The height allowances for the octagonal fuel bundle components from bottom to top are: legs (1.5 m), bottom grating (0.1 m), fuel tubes (6 m), lifting point (0.3 m), swelling allowance 0.1 m. Hence the fuel bundle shipping container and the air lock tube must be able to accommodate a fuel bundle with an overall length of 8.0 m.

The fixed octagonal fuel bundle maximum outside face to outside face distance is:
23 X (5 / 8) inch = 14.375.0 inches.
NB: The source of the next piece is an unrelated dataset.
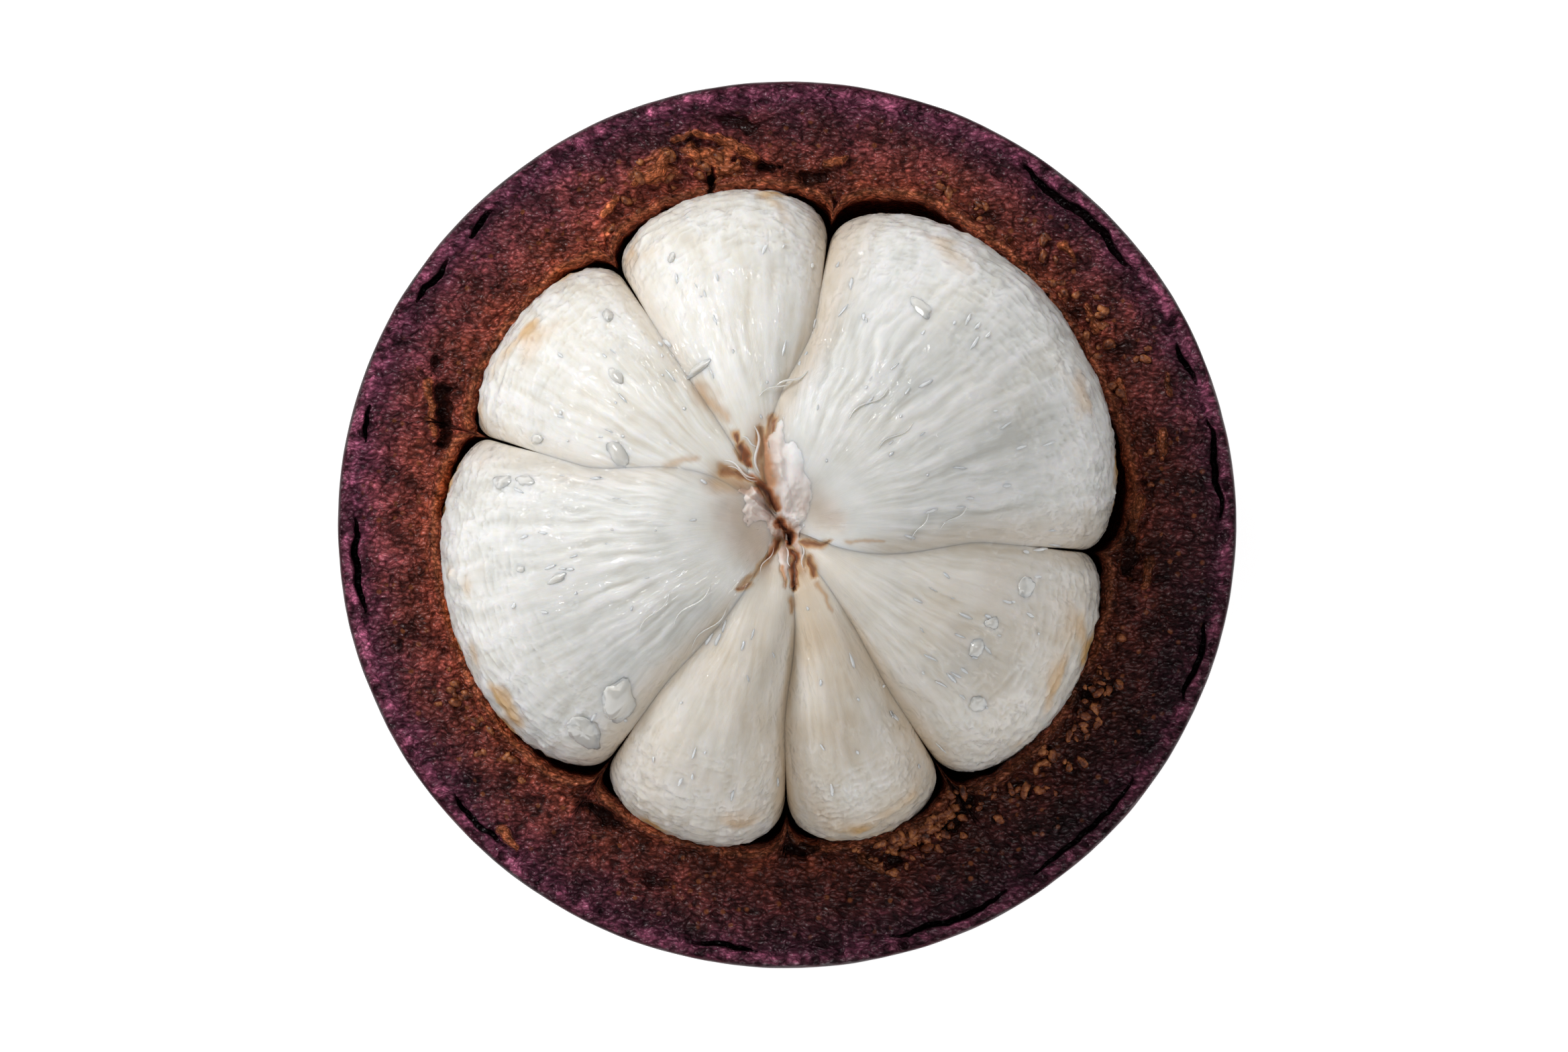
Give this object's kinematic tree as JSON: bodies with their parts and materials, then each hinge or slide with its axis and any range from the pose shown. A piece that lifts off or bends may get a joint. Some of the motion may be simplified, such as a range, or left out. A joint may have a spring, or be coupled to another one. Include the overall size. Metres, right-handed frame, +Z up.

Hence the diagonal length allowance before swelling is:
2^0.5 X 14.375 inch = 20.329 inch.

After 13% swelling this diagonal may be as large as:
1.13 X 20.329 inch = 22.972 inch,

After 15% swelling this diagonal may be as large as:
1.15 X 20.329 inch = 23.3787 inch.

The square fuel bundle maximum outside face to outside face distance is:
19 X (5 / 8) inch = 11.875 inches.

Thus it appears that a fuel bundle airlock can be fabricated using 24 inch OD o.500 inch wall steel pipe.

To prevent overall fuel bundle swelling in the core region in that region the diagonal reinforcing sheets are reduced in width and the fuel bundle shroud sheets contain vertical slots to allow shroud and diagonal sheet swelling in the core region without causing significant overall horizontal fuel bundle width swelling.

Note that the primary sodium pool deck will thermally expand, so the alignment between the air lock tubes and the pool deck must allow for such thermal expansion.